The cc is for Chris Christensen for sale at Cherrybrook or Chrissy Systems. As far as the shears, Geib makes a decent entry level shear and so does Kenchii. Why don't you pm 3 dogs, she belongs to a grooming barter on facebook and may be able to find you a used pair of shears where you could get a better quality shear for cheaper. Ideally you should get to a grooming show and try them in your hand. Intergroom is in Secaucus, NJ in April, you could get everything you need there at very good prices.

Good luck, I'll check for shears on ebay and let you know if I see any deals.


----------



## SusanG (Aug 8, 2009)

Thank you, I appreciate your help!


----------



## msminnamouse (Nov 4, 2010)

I agree, it's really best to be able to feel them in your hand before deciding. What's good for me might be out of balance to you.


----------



## brownlikewoah (May 3, 2012)

I'm a Kenchii fan, I believe they probably have something entry level in that range. Skip the ball tips, they are for super beginners, and are clunky feeling, you want a really sharp edge with a smooth gliding feel. 7.5-8.5" would probably be fine for what you're looking for


----------



## msminnamouse (Nov 4, 2010)

I like my Aussie Dog shears. I have the poodle shears. They'll be even better when I get them sharpened as they came not as sharp as they could be. 

I don't find much need for curved shears myself, I seem to get better results with just the straight ones. I'm weird like that! I think in grooming schools, when they used to focus a lot more on scissor work, they'd make you get good with straights before letting you go to curved. 

But I also like the Heritage Stilettos, which are just a little more expensive.

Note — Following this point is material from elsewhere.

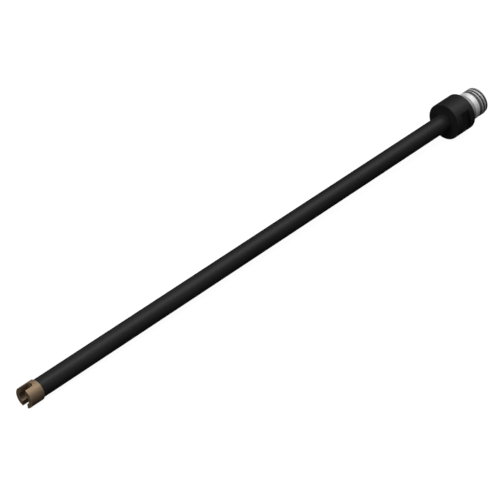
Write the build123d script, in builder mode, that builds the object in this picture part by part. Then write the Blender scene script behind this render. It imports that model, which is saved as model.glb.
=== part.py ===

I have small hands and appreciate short shank, off sets. It's what works for me.


----------



## 3dogs (Nov 3, 2010)

I love Barter Pet Groomers on FB. I just got a deal on the Andis 5 speed for $210 about the same as everyone else BUT I get free a 7,5,&3 finishing blades FREE. Stephen Toth has great monthly deals. Think the Kenchii sale just ended.

As for new in your range I have used Heritage shears for years & they hold an edge. Free sharpening as well from Heritage. I have Onyx a bit more, Ryans is in that price range & they have a return policy which is GREAT. Davis might have that price range BUT they are extreme curves.


----------



## 3dogs (Nov 3, 2010)

Forgot to attach the pictures of 3 brands I mentioned. Onyx is the smallest shear on the end, Ryan's Comfort Sharp in the middle, Davis extreme curve is what I call them longest on the end. Hope this helps.


----------



## SusanG (Aug 8, 2009)

Yes, thank you everyone. This gives me something to go on. I'm assuming that most of the other brands (like sold on pet edge) are not as good?


----------



## 3dogs (Nov 3, 2010)

I am not a fan of the Petedge brand. Master Equipment is their brand. I bought 2 pairs of their shears due to their return policy & both were returned the week I bought them. BUT since they do have the return policy & low shipping rates you might want to get a pair from them & from Ryan's, use both shears & make up your mind as to what feels best in your hands. I will have to look at the Heritage site to see what their policy is. If you live in a large town & have good dog shows then there should be vendors there to put shears in your hands.


----------



## Chagall's mom (Jan 9, 2010)

*SusanG*: In case you're still shear shopping, this is the link to the FB BarterPetsGroomers *3dogs* posted about. Some super good stuff there, though I agree it's best to first get your hands on shears to see how you like the feel of them. Once you know the brands and sizes you prefer, you can "price shop" a bit!

https://www.facebook.com/groups/BARTERPETGROOMERS/


----------



## Sapphire-Light (Jun 9, 2010)

Great advice in this tread! is great for newcomers.

I have a question also on curved scissors, wish size would be recommend for a toy dog?


----------